▶ **Extracted data**
= = = =
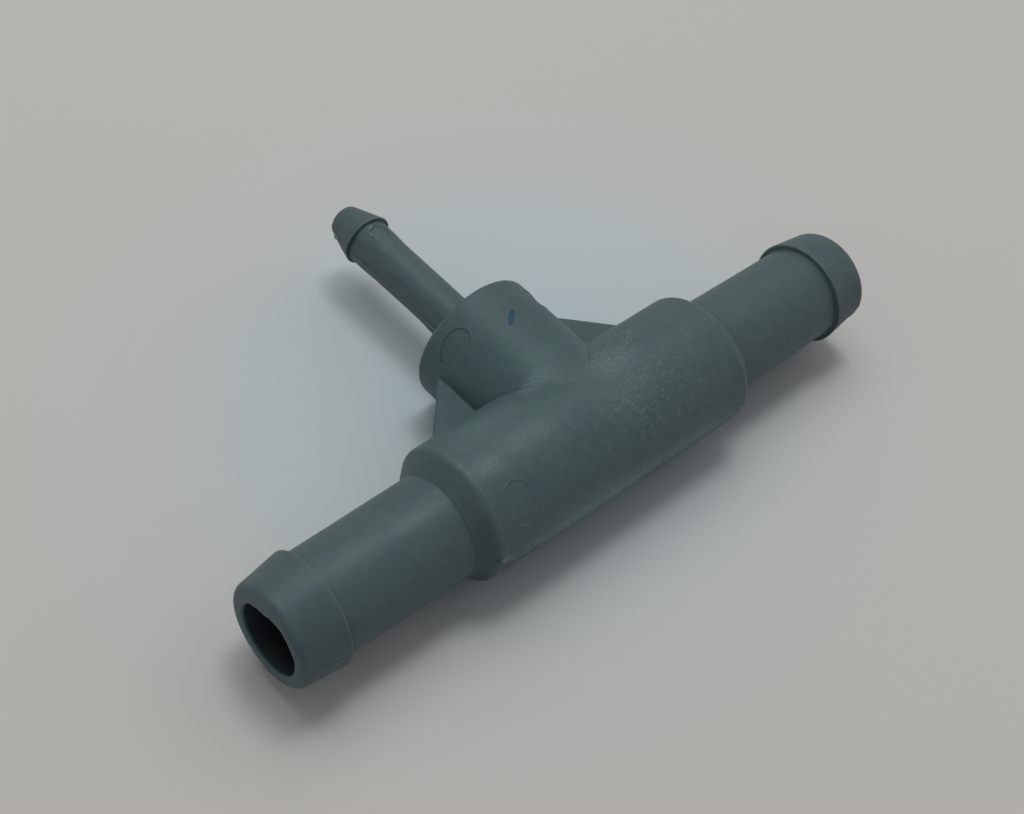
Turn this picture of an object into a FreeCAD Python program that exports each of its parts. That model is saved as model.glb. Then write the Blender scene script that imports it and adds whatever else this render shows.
= = = =
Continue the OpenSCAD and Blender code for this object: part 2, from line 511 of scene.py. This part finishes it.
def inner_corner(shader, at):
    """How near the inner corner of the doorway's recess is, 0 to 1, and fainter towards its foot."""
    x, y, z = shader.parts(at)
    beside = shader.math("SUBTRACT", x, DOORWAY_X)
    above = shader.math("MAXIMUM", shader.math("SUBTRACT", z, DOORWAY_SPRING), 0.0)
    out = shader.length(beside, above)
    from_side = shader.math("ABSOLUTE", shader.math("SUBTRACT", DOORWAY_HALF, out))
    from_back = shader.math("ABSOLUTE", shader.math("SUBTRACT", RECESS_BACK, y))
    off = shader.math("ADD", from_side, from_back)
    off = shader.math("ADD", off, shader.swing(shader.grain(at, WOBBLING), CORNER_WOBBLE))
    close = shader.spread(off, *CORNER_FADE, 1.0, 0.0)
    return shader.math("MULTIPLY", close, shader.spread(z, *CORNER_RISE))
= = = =
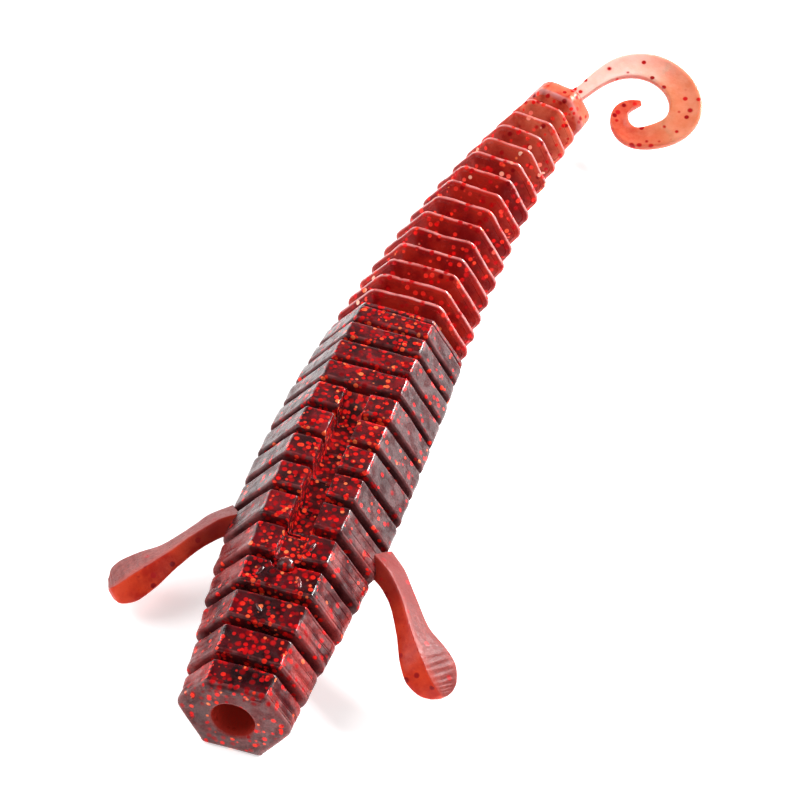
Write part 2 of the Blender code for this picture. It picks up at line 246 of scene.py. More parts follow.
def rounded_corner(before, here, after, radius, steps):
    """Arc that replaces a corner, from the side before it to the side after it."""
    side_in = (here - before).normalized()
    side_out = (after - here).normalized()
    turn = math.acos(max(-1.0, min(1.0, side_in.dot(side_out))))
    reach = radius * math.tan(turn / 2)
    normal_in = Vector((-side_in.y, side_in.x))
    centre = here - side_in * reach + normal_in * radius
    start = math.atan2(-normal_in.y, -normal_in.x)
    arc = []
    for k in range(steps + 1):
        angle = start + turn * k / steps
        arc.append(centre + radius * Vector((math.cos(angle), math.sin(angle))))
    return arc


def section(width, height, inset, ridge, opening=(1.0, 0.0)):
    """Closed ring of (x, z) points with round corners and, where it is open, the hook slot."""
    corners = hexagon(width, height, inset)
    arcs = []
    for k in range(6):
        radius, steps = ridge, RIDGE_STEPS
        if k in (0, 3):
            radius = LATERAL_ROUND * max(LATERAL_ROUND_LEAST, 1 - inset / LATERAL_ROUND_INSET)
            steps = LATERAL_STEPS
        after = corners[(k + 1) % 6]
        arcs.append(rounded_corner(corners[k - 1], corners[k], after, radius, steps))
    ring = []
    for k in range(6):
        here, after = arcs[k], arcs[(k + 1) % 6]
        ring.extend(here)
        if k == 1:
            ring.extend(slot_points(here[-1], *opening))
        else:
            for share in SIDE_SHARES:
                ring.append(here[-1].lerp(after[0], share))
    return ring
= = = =
▶ **Given exercise**
Pick out each line containing the string "that" and copy it.

▶ **Solution to this task**
Turn this picture of an object into a FreeCAD Python program that exports each of its parts. That model is saved as model.glb. Then write the Blender scene script that imports it and adds whatever else this render shows.
    """Arc that replaces a corner, from the side before it to the side after it."""